What if you planted a bush that attracted a bat that bit a child?


What if you have an email in your inbox warning you that 1) this specific bush attracts bats and 2) there were in fact bats seen near you bush and 3) bats were observed almost biting a child before. And you also have "how do I fuck up them kids by planting a bush that attracts bats" in your browser history. It's a spectrum you know.


Well, if it was a bush known to also attract children, it was on your property, and the child was in fact attracted by it and also on your property, and the presence of the bush created the danger of bat bites, the principal of “attractive nuisance” is in play.


what if my auntie had wheels, would she be a wagon?


Would a reasonable person typically consider this an act that risk causing harm to kids?


In the USA, at least, it seems pet owners are liable for any harm their pets do.


Being guilty != Being responsible

They correlate, but we must be careful not to mistake one for the other. The latter is a lower bar.


I don’t know where you from but at least in Sweden you have strict liability for anything your dog does


I'm dubious, do you have any examples of this happening?


Prima facie negligence = liability


My favorite manager told me a similar analogy before I left, but with a caveat; a good manager has to provide cover for the team, but it's up to the team to hold the manager up - just like an umbrella.


Well that's clearly an example of putting the cart before the horse. You should be able to sleep at night so long as you remember that Git isn't what enables Palantir to power an army of federalized brownshirts; it's the people making the tools explicitly for an army of federalized brownshirts with Git that are morally culpable.

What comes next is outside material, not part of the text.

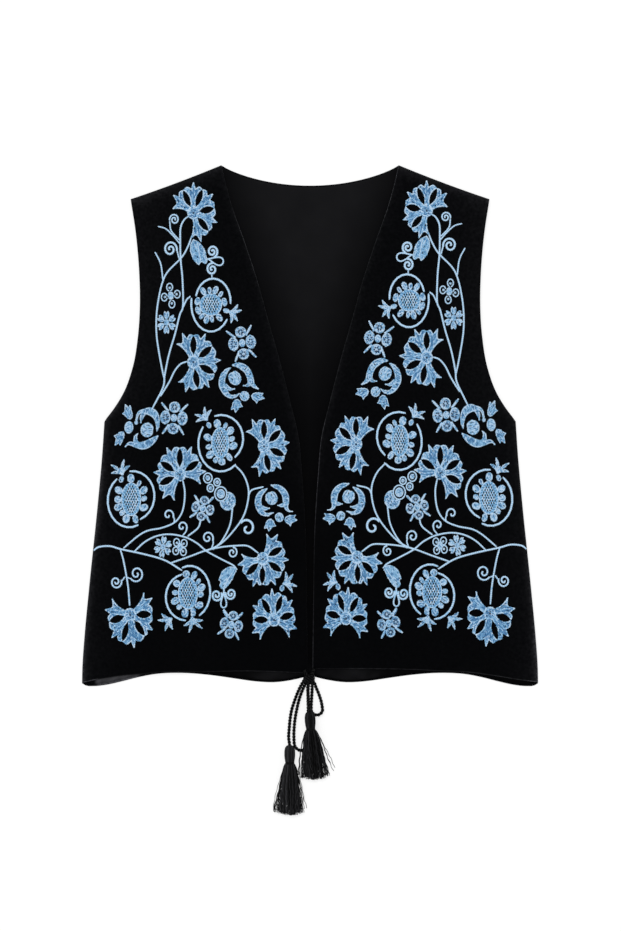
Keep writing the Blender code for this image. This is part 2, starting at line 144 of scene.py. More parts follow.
# %% [markdown]
# ## Floor and light
#
# The vest lies on a light table. Its white top glows, so hardly any shadow shows on it, and the rounded
# edges of the velvet catch a thin line of light from below. The rest is a white sky all round and one very
# soft sun from above the neck, which gives the raised stitches a little shade.

# %% Light the floor
FLOOR_DROP = 0.05
FLOOR_SIZE = 6.0
FLOOR_GREY = 0.30
FLOOR_GLOW = 0.72
SKY = 0.66
SUN = 1.42
SUN_WIDE = math.radians(35)
SUN_TURN = (math.radians(-32), math.radians(-14), 0.0)

select_only()
bpy.ops.mesh.primitive_plane_add(size=FLOOR_SIZE, location=(0, 0, -FLOOR_DROP * MM))
floor = bpy.context.active_object
floor.name = "floor"
floor_finish = bpy.data.materials.new("floor_paper")
floor_finish.use_nodes = True
set_inputs(
    floor_finish.node_tree.nodes["Principled BSDF"],
    Base_Color=(FLOOR_GREY, FLOOR_GREY, FLOOR_GREY, 1.0),
    Emission_Color=WHITE,
    Emission_Strength=FLOOR_GLOW,
    Roughness=1.0,
    Specular_IOR_Level=0.0,
)
floor.data.materials.append(floor_finish)

world = bpy.data.worlds.new("studio")
world.use_nodes = True
set_inputs(world.node_tree.nodes["Background"], Color=WHITE, Strength=SKY)
bpy.context.scene.world = world

sun_data = bpy.data.lights.new("soft_sun", "SUN")
sun_data.energy = SUN
sun_data.angle = SUN_WIDE
sun = bpy.data.objects.new("soft_sun", sun_data)
sun.rotation_euler = SUN_TURN
bpy.context.scene.collection.objects.link(sun)

bpy.context.scene.view_settings.view_transform = "Standard"
bpy.context.scene.view_settings.look = "None"
print("sky", SKY, "sun", SUN, "glow of the floor", FLOOR_GLOW)

# %% [markdown]
# ## Shared effects
#
# Velvet is a short cut pile. Its height changes from hair to hair, and brushing lays whole patches of it
# one way, which shows as soft lighter and darker clouds. The clouds and the painted sheen of the edges show
# in spots. All of it is noise on Object coordinates, because the cloth lies flat. Yarn, cord and thread
# are spun from fine fibres, whose sheen changes from patch to patch. The lining is a plain weave of thin
# threads, and slubs break up the painted light on it. Each effect is one node group that gives a mask and
# a height, and how pale the cloth is at a place comes in as a value that is painted on the mesh: painted
# sheen on the velvet, painted light and shade on the lining.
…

Okay, that's where you draw the line. But someone provides power to their data center and their offices. Someone provides hand-held devices. Someone provides network connectivity. Someone has a contract to house and feed these agents. Someone has the logistical and fleet services for their vehicles. Someone is likely the landlord to their buildings. Someone has a contract to clean the buildings. Someone is a deciding to buy a block of Palantir stock versus some other software company. Someone runs the private prison into which people are herded. An attorney has a choice to file a charge or not file a charge. A judge has the choice to bend over backward to give ICE/CBP the benefit of the doubt, or be skeptical.

Baking a roll of bread is not immoral. Baking bread as part of a contract to feed the gestapo, is.


There are people who would not sleep at night knowing that the tool they created was enabling such things. I believe some are looking to make "semi-open" source licenses that add more restrictions.